I guess the break up forum was not the right place. This is more like it. I just want to write down that I think that if I ever had a chance of a reconciliation between him and me, I missed it. This is the e-mail my ex send me last night (2:13 am).

 

Hey Berendine,

 

The reason why I didn't send anything or didn't let me hear from me is because I wasn't over you. It did too much pain, and at the time I thought the only best option was to break up, because the relationship didn't work for us (or at least for me). I didn't want to tell you at that time because I feared you'd try to talk me out of it and would try to make things better. I think if you'd done that I could not have said no. The first time (with the break up) already shred my heart into pieces.

 

If I've made the right decision (for as long something like this actually can be a right or wrong one)? I think so, but at that time it really didn't matter.
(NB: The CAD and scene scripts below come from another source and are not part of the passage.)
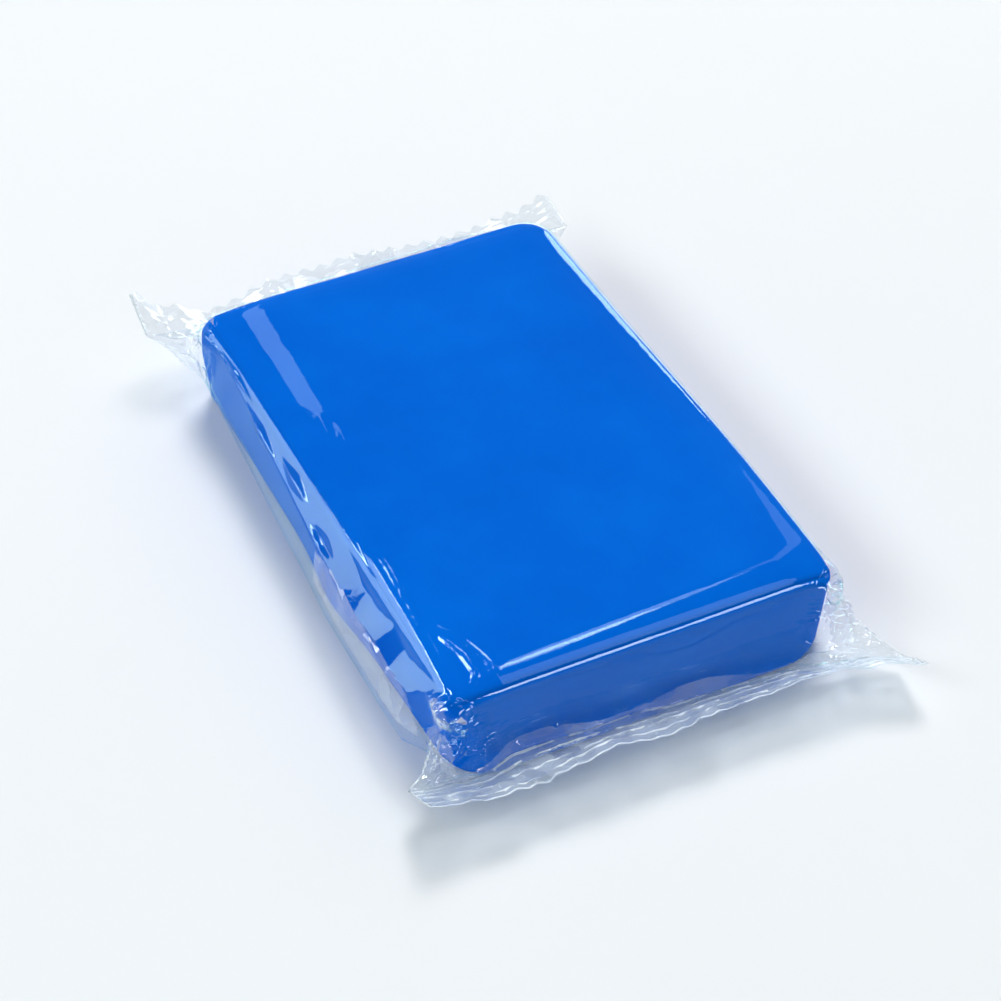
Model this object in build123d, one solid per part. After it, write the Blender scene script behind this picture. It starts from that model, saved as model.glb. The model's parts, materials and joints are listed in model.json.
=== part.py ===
from build123d import *
import os

# A block of detailing clay in a clear flow-wrap film: one web folded into a tube round the block,
# closed by a fin seal under it and by a crimped, zigzag-cut seal across each end.
#
# Frame: +Y along the block, +X across it, +Z up. The origin is under the middle, on the resting plane.
# All sizes are in millimetres.

# The block of clay
BLOCK_LENGTH = 104.0
BLOCK_WIDTH = 65.0
BLOCK_HEIGHT = 17.0
BLOCK_CORNER_RADIUS = 6.0  # upright corners
BLOCK_EDGE_RADIUS = 3.0  # edges round the top and bottom faces

# The film
FILM = 0.1
SLACK = 0.35  # between film and clay, all round
SLEEVE_END_GAP = 0.05  # half of the parting between the sleeve and each end piece

# The fin seal along the middle of the underside: two layers, folded flat to the +X side
FIN_WIDTH = 9.0
FIN_CLEARANCE = 0.15
FIN_THICKNESS = 2 * FILM

# The ends: the tube closes down to a flat seal, wider than the block by the height it loses
SEAL_HEIGHT = 7.0  # of the seal's middle plane above the resting plane
SEAL_WIDTH = 84.0
SEAL_DEPTH = 9.5
CLOSING_DEPTH = 4.0
FOLD_TIP_HEIGHT = 4 * FILM  # of the fold's mouth, where the seal begins
FOLD_TIP_ROUNDING = 0.45  # corner radius of that mouth, as a share of its height
HINGE_GAP = 0.4  # on each side of the crease, so that the seal clears the fold when it is bent up
RIDGES = 7
RIDGE_HEIGHT = 0.3
TOOTH_PITCH = 3.5
TOOTH_DEPTH = 1.2

# Worked out from the above
SLEEVE_WIDTH = BLOCK_WIDTH + 2 * (SLACK + FILM)
SLEEVE_HEIGHT = BLOCK_HEIGHT + 2 * (SLACK + FILM)
SLEEVE_RADIUS = BLOCK_EDGE_RADIUS + SLACK + FILM
SLEEVE_LENGTH = BLOCK_LENGTH + 2 * SLACK
SLEEVE_END = SLEEVE_LENGTH / 2
HINGE_Y = SLEEVE_END + CLOSING_DEPTH
MID_HEIGHT = SLEEVE_HEIGHT / 2


def section(width, height, radius, y, z=MID_HEIGHT):
    """A rounded rectangle standing in the XZ plane at y, centred at height z."""
    plane = Plane(origin=(0, y, z), x_dir=(1, 0, 0), z_dir=(0, 1, 0))
    return plane * RectangleRounded(width, height, radius)


def box_between(low, high):
    """A box from its lowest corner to its highest."""
    size = [b - a for a, b in zip(low, high)]
    middle = [(a + b) / 2 for a, b in zip(low, high)]
    return Pos(*middle) * Box(*size)


def clay_bar():
    """The block itself, with its upright corners and then its long edges rounded."""
    block = Pos(0, 0, MID_HEIGHT) * Box(BLOCK_WIDTH, BLOCK_LENGTH, BLOCK_HEIGHT)
    block = fillet(block.edges().filter_by(Axis.Z), BLOCK_CORNER_RADIUS)
    rims = block.faces().sort_by(Axis.Z)[0].edges() + block.faces().sort_by(Axis.Z)[-1].edges()
    return fillet(rims, BLOCK_EDGE_RADIUS)


def film_sleeve():
    """The tube of film round the block. Its underside steps up over the fin, so that both rest flush."""
    outer = extrude(
        section(SLEEVE_WIDTH, SLEEVE_HEIGHT, SLEEVE_RADIUS, -SLEEVE_END + SLEEVE_END_GAP),
        SLEEVE_LENGTH - 2 * SLEEVE_END_GAP,
    )
    inner = extrude(
        section(SLEEVE_WIDTH - 2 * FILM, SLEEVE_HEIGHT - 2 * FILM, SLEEVE_RADIUS - FILM, -SLEEVE_END),
        SLEEVE_LENGTH,
    )
    channel = box_between((0, -SLEEVE_END, 0), (FIN_WIDTH + FIN_CLEARANCE, SLEEVE_END, FIN_THICKNESS))
    channel_wall = box_between(
        (-FILM, -SLEEVE_END, 0),
        (FIN_WIDTH + FIN_CLEARANCE + FILM, SLEEVE_END, FIN_THICKNESS + FILM),
    )
    return outer - (inner - channel_wall) - channel


def back_fin_seal():
    """The two edges of the web, sealed face to face and folded flat against the underside."""
    return box_between(
        (FIN_CLEARANCE, -SLEEVE_END + SLEEVE_END_GAP, 0),
        (FIN_WIDTH, SLEEVE_END - SLEEVE_END_GAP, FIN_THICKNESS),
    )


def end_fold(side):
    """The film that closes from the tube's section to the flat seal. side is -1 in front, 1 behind."""
    root = side * (SLEEVE_END + SLEEVE_END_GAP)
    tip = side * (HINGE_Y - HINGE_GAP)

    def closing(wall):
        start = section(
            SLEEVE_WIDTH - 2 * wall, SLEEVE_HEIGHT - 2 * wall, SLEEVE_RADIUS - wall, root
        )
        height = FOLD_TIP_HEIGHT - 2 * wall
        radius = FOLD_TIP_ROUNDING * height
        end = section(SEAL_WIDTH - 2 * wall, height, radius, tip, SEAL_HEIGHT)
        return loft([start, end], ruled=True)

    return closing(0) - closing(FILM)


def crimp_seal(side):
    """The ridged flat seal beyond an end fold, with its outer edge cut in a zigzag."""
    root = HINGE_Y + HINGE_GAP
    steps = 2 * RIDGES
    depth = HINGE_Y + SEAL_DEPTH - root
    middle = [
        (root + depth * i / steps, SEAL_HEIGHT + RIDGE_HEIGHT / 2 * (-1 if i % 2 else 1))
        for i in range(steps + 1)
    ]
    upper = [(0, side * y, z + FILM) for y, z in middle]
    lower = [(0, side * y, z - FILM) for y, z in reversed(middle)]
    profile = make_face(Polyline(upper + lower, close=True))
    band = extrude(profile, SEAL_WIDTH / 2, dir=(1, 0, 0), both=True)

    teeth = round(SEAL_WIDTH / TOOTH_PITCH)
    tip = HINGE_Y + SEAL_DEPTH
    zigzag = [
        (-SEAL_WIDTH / 2 + TOOTH_PITCH * i / 2, side * (tip - TOOTH_DEPTH * (1 - i % 2)))
        for i in range(2 * teeth + 1)
    ]
    outline = make_face(
        Polyline(
            [(-SEAL_WIDTH / 2, side * HINGE_Y)] + zigzag + [(SEAL_WIDTH / 2, side * HINGE_Y)],
            close=True,
        )
    )
    return band & extrude(Pos(0, 0, SEAL_HEIGHT) * outline, 2 * RIDGE_HEIGHT, both=True)


PARTS = {
    "clay_bar": clay_bar(),
    "film_sleeve": film_sleeve(),
    "back_fin_seal": back_fin_seal(),
    "front_end_fold": end_fold(-1),
    "front_crimp_seal": crimp_seal(-1),
    "rear_end_fold": end_fold(1),
    "rear_crimp_seal": crimp_seal(1),
}

os.makedirs("parts", exist_ok=True)
for name, shape in PARTS.items():
    export_step(shape, f"parts/{name}.step")
    print(name, round(shape.volume, 1), "mm3")
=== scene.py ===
import json
import math

import bmesh
import bpy
import numpy as np
from mathutils import Matrix, Vector


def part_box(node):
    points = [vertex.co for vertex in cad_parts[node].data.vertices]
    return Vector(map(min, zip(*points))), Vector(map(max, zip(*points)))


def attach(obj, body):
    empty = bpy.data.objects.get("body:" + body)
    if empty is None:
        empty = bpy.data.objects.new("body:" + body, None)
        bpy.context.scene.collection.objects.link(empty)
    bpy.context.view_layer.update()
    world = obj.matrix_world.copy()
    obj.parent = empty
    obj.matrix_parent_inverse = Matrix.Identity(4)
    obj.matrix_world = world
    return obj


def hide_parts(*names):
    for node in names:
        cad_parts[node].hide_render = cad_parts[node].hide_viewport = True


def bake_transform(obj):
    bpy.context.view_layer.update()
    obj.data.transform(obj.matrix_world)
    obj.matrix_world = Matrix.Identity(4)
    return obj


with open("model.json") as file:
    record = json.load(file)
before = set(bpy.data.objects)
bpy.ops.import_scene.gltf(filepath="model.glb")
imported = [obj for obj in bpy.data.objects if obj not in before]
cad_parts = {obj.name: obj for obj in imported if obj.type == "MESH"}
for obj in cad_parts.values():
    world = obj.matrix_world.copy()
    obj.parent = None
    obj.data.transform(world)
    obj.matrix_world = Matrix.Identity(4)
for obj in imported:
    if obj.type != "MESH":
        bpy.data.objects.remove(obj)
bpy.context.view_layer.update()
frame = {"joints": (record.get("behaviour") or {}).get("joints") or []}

# A block of detailing clay in a clear flow-wrap film, seen on a pale studio floor.
#
# The film is one web. Its shape is worked out here as a flat tube of exactly known size that is laid
# round the block, held by its two seals and relaxed until it has its own lengths again, so its folds
# and ears are those of a film that doesn't stretch. That part works in millimetres.

MM = 0.001

# -------------------- places and sizes, from the frame

CLAY_LOW, CLAY_HIGH = [np.array(corner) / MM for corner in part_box("clay_bar")]
CLAY_MIDDLE = (CLAY_LOW + CLAY_HIGH) / 2
CAD_HALF = (CLAY_HIGH - CLAY_LOW) / 2
SPREAD = (0.9, 0.9, 0)  # of the soft block, beyond its nominal size, on each side
CLAY_HALF = CAD_HALF + SPREAD
SEAL_LOW, SEAL_HIGH = [np.array(corner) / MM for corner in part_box("front_crimp_seal")]
SEAL_WIDTH = SEAL_HIGH[0] - SEAL_LOW[0]
FIN_LOW, FIN_HIGH = [np.array(corner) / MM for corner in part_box("back_fin_seal")]
JOINTS = {joint["name"]: joint for joint in frame["joints"]}
HINGE_Y = JOINTS["rear_seal_fold"]["pos_m"][1] / MM
SEAL_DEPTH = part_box("rear_crimp_seal")[1][1] / MM - HINGE_Y
TEAR_GAP = 0.05  # half of the parting between the sleeve and the front end
TEAR_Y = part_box("front_end_fold")[1][1] / MM + TEAR_GAP

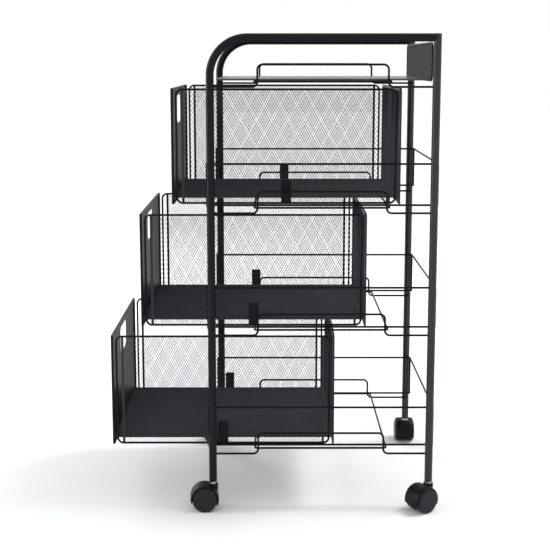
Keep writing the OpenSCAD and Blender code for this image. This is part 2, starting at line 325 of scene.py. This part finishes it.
def inside(u, v, width, height, corner, low_corner):
    """True where (u, v) is in the panel's outline with round top and bottom corners."""
    result = np.ones(len(u), bool)
    for radius, at_top in ((corner, True), (low_corner, False)):
        if radius <= 0:
            continue
        across = np.maximum(0, np.maximum(radius - u, u - (width - radius)))
        up = np.maximum(0, v - (height - radius)) if at_top else np.maximum(0, radius - v)
        result &= across ** 2 + up ** 2 <= radius ** 2 + ROUNDING
    return result


def rim(shape, place, width, height, depth):
    """A flat frame round a panel with round top corners."""
    def outline(inset):
        radius = BACK_CORNER - inset
        right, top = width - inset, height - inset
        points = [(inset, inset), (right, inset)]
        for cx, start in ((right - radius, 0), (inset + radius, 90)):
            for step in range(CORNER_STEPS + 1):
                angle = math.radians(start + step * 90 / CORNER_STEPS)
                points.append((cx + radius * math.cos(angle), top - radius + radius * math.sin(angle)))
        return points

    outer, inner = outline(0), outline(BORDER)
    count = len(outer)
    points = []
    for loop, n in ((outer, 0), (inner, 0), (inner, depth), (outer, depth)):
        u, v = np.array(loop).T
        points.append(np.column_stack(place(u, v, np.full(count, n))))
    faces = []
    for a in range(4):
        b = (a + 1) % 4
        for i in range(count):
            j = (i + 1) % count
            faces.append((a * count + i, a * count + j, b * count + j, b * count + i))
    shape.add(np.vstack(points), faces)


def make_mesh_sides(basket):
    low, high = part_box(f"{basket}_sides")
    sides = Shape()
    for side in (-1, 1):
        outer = high.y * side
        inner = outer - side * BORDER_DEPTH
        middle = outer - side * MESH_SHEET / 2
        diamonds(sides, high.x - low.x - 2 * BORDER, high.z - low.z,
                 flat((X, Z, Y), (low.x + BORDER, middle, low.z), side), SIDE_STRAND)
        for x in (low.x, high.x - BORDER):
            sides.block((x, min(outer, inner), low.z), (x + BORDER, max(outer, inner), high.z))
    sides.piece(f"{basket}_mesh_sides", "expanded_mesh", f"{basket}_basket", f"{basket}_sides")


def make_mesh_floor(basket):
    low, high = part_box(f"{basket}_floor")
    floor = Shape()
    diamonds(floor, high.y - low.y, high.x - low.x,
             flat((Y, X, Z), (low.x, low.y, (low.z + high.z) / 2)), FLOOR_STRAND)
    # the floor's coat is a lighter copy of the mesh coat, with painted light on its upper faces
    floor.piece(f"{basket}_mesh_floor", "expanded_mesh", f"{basket}_basket", f"{basket}_floor",
                look="mesh_floor")


def make_mesh_back(basket):
    low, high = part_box(f"{basket}_back")
    width, height = high.y - low.y, high.z - low.z
    back = Shape()
    diamonds(back, width - 2 * BORDER, height - 2 * BORDER,
             flat((Y, Z, X), (high.x - MESH_SHEET, low.y + BORDER, low.z + BORDER)),
             BACK_STRAND, corner=BACK_CORNER - BORDER)
    rim(back, flat((Y, Z, X), (low.x, low.y, low.z)), width, height, high.x - low.x)
    back.piece(f"{basket}_mesh_back", "expanded_mesh", f"{basket}_basket", f"{basket}_back")


def make_guard():
    low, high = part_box("guard_mesh")
    guard = Shape()
    diamonds(guard, high.y - low.y, high.z - low.z,
             flat((Y, Z, X), ((low.x + high.x) / 2, low.y, low.z)), GUARD_STRAND,
             corner=GUARD_CORNER, low_corner=GUARD_CORNER)
    # the guard's coat is a lighter copy of the mesh coat, with painted light
    guard.piece("guard_panel", "expanded_mesh", "frame", "guard_mesh", look="guard")


# ---- Wheels and soft edges ----

# Radius and height of the raised disc and ring on a wheel's face, in mm.
CAP_PROFILE = [(0, 0.45), (11.8, 0.45), (12.6, 0.38), (13.2, 0.0), (14.6, 0.0), (15.0, 0.28),
               (15.8, 0.34), (16.6, 0.24), (17.0, 0.0)]
CAP_STEPS = 64
CAP_SINK = 0.06            # mm that the disc's foot sits in the wheel

SOFT_EDGE = 0.35 * MM
SHARP = 40                 # degrees between faces from which an edge is rounded
WELD = 0.01 * MM


def make_wheel_cap(wheel, centre, axis):
    """A shallow raised disc on the outer face of a wheel."""
    reach = [(v.co - centre).dot(axis) for v in nodes[wheel].data.vertices]
    face = max(reach)
    if abs(min(reach)) > face:
        axis, face = -axis, -min(reach)
    across = Vector((0, 0, 1))
    along = axis.cross(across)
    points = []
    for radius, height in CAP_PROFILE:
        for k in range(CAP_STEPS):
            turn = 2 * math.pi * k / CAP_STEPS
            out = across * math.cos(turn) + along * math.sin(turn)
            point = centre + axis * (face + (height - CAP_SINK) * MM) + out * (radius * MM)
            points.append(tuple(point))
    faces = []
    for ring in range(len(CAP_PROFILE) - 1):
        for k in range(CAP_STEPS):
            a = ring * CAP_STEPS + k
            b = ring * CAP_STEPS + (k + 1) % CAP_STEPS
            faces.append((a, b, b + CAP_STEPS, a + CAP_STEPS))
    cap = Shape()
    cap.add(points, faces)
    piece = cap.piece(wheel.replace("wheel", "wheel_cap"), "wheel", wheel)
    piece.data.polygons.foreach_set("use_smooth", [True] * len(piece.data.polygons))


def make_wheel_caps():
    for joint in frame["joints"]:
        if joint["child"].startswith("wheel_"):
            make_wheel_cap(joint["child"], Vector(joint["pos_m"]), Vector(joint["axis"]).normalized())


def soften(node):
    """Rounds the sharp edges of a CAD node."""
    obj = nodes[node]
    weld = obj.modifiers.new("weld", "WELD")
    weld.merge_threshold = WELD
    bevel = obj.modifiers.new("soft_edges", "BEVEL")
    bevel.width = SOFT_EDGE
    bevel.segments = 2
    bevel.limit_method = "ANGLE"
    bevel.angle_limit = math.radians(SHARP)


make_camera()
materials = {name: coat(name, **look) for name, look in COATS.items()}
coat_nodes()
make_sky()
make_lamps()
make_floor()
for basket in ("upper", "middle", "lower"):
    make_mesh_sides(basket)
    make_mesh_floor(basket)
    make_mesh_back(basket)
make_guard()
make_wheel_caps()
for node in nodes:
    if node.endswith("_front") or node == "top_tray":
        soften(node)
Even if it was the wrong descision I didn't want to see it at that time, I would have hold on to the thought that it WAS a right descision to be sure it would not just be me who missed a warm body with a nice personality.

 

I send you this e-mail right now, because I can live my life a bit normal again with knowing that I've said no to you. If I read the e-mail you've send me I can only think "She tries to convince herself that she agrees with the break up but in her heart she knows/feels that she doesn't agree with it". Maybe it's just a thought to boost my own ego. I hope I'm wrong on this one, because then this e-mail will be less hard on you.

 

I'm happy with the peace I've got. Not allways trying to solve the fights, the communication that wouldn't work and not that immense pain because I didn't know how to solve all the problems. These things are the real causes that suppressed my love and then just took it away.

 

Have a beautifull life and maybe I'll see you one day.

 

With kind regards,

Robert.

-----------------------------------------------------------------------

 

I hope to get some thoughts from people on this e-mail. Otherwise I just thank you for reading this.

Posted

Doesn't sound like he wants a second chance. He seems to just want to know that you don't hate him for breaking up with you and assuage any guilt he may have about it.

 

You should move on and block him because he is not trying to come back. Do not respond to that email since it is not necessary.